The program targets the foundations of learning and behavior through multisensory input to the motor, visual, vestibular, and auditory systems. It does this in a hierarchical manner with the early phases of intervention supporting sensory processing and later levels gradually increasing to higher order cognitive functions. Together, the body and brain become better organized and primed for improved processing of environmental information, improved attention, and overall improved learning.
Hear Builder is a program that addresses language and auditory processing skills in children from PreK to eighth grade. It provides individualized instruction at three levels of difficulty in 5 key areas of auditory and language development. Within each key area there are specific activities designed to target the multiple skills sets which are required for mastery of the domain. The following 5 areas and their skills sets are as follows:
- 1 Phonological Awareness
- Sentence Segmentation
- Syllable Blending
- Syllable Segmentation
- Phoneme Blending
- Phoneme Segmentation and Identification
- 2) Phonological Sequencing
- Place 2 of 3 Step Story Sequences with Pictures, Text, and Audio
- Place 3 of 3 Step Instructional Sequences with Pictures and Audio
- Place 3 of 4 Step Instructional Sequences with Text and Audio
- Place 4 of 4 Step Story Sequences with Pictures and Text
- 3) Basic Concepts
- 4) Following Directions
- Basic Directions
- Seqential Directions
- Quantitative and Spatial Directions
- Temporal Directions
- Conditional Directions
- 5) Auditory Memory
- Memory for Numbers
- Memory for Words
- Memory for Details
- Auditory Closure
- Memory for WH Information
- Memory Strategies
This program provides comprehensive training in a variety of areas to improve early developing language skills, auditory processing skills and reading skills.

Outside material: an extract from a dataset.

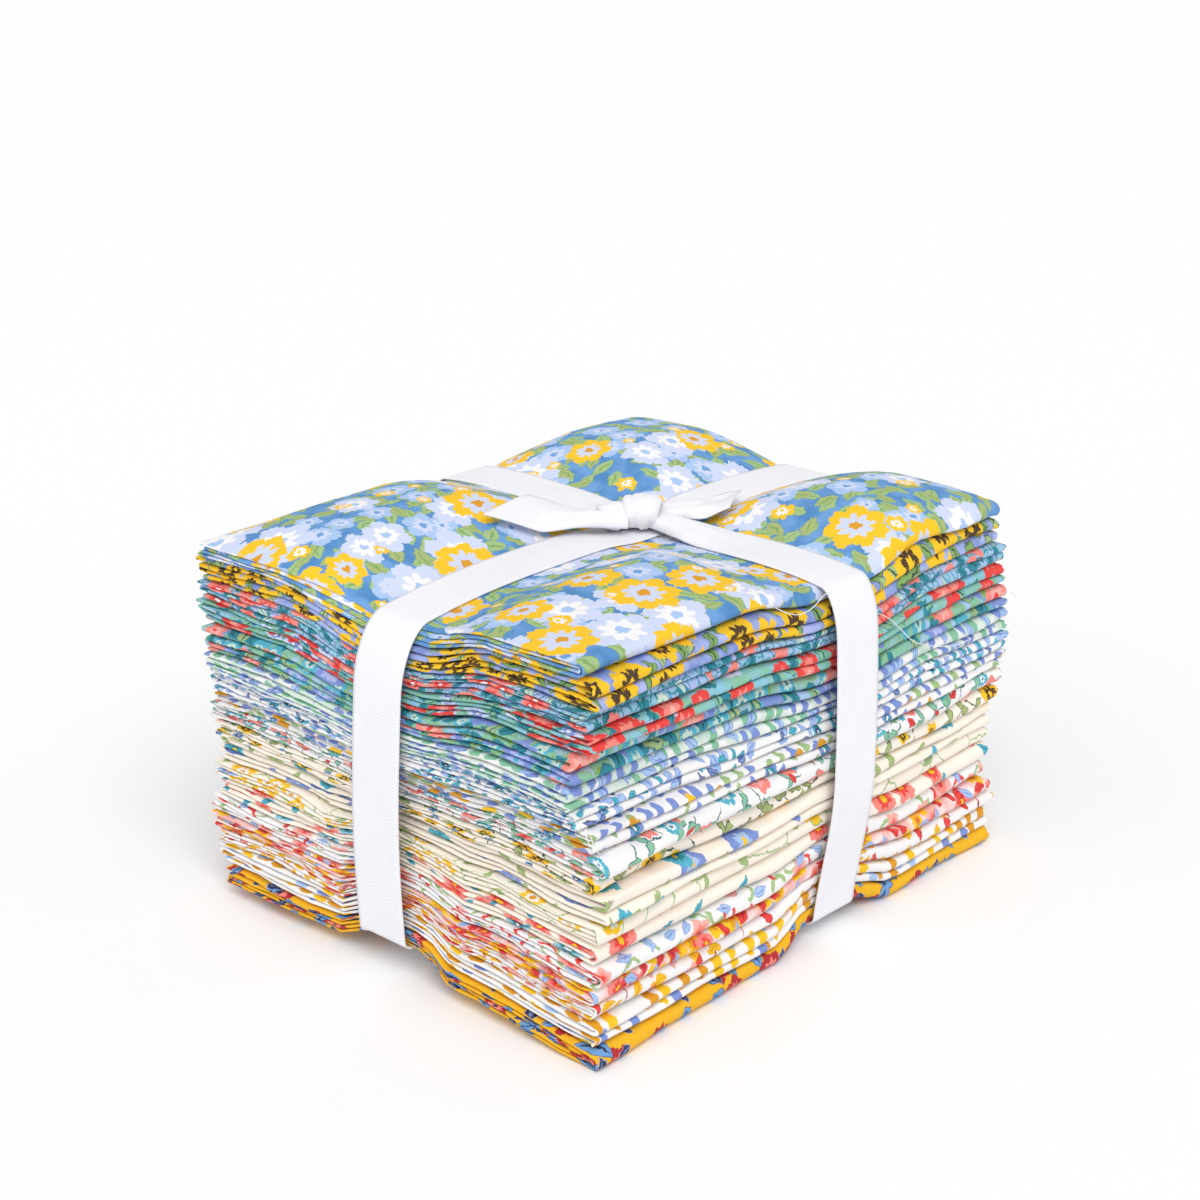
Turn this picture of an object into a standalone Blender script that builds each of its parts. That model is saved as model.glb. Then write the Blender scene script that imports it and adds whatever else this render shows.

How Our Treatment for Auditory Processing is Different
Brain locations involved in auditory processing can be localized with relative precision from the neurophysiological areas identified by Brodmann. The different sites used in the Brain Map / QEEG test correspond to these Brodmann areas which localize brain functions. The Brain Map can identify when any of the areas of the brain involved in auditory processing may be involved. These specific areas can be directly targeted through neurofeedback.
Placement of the leads directly on the sites identified as primarily responsible for auditory processing will result in highly focused auditory processing intervention.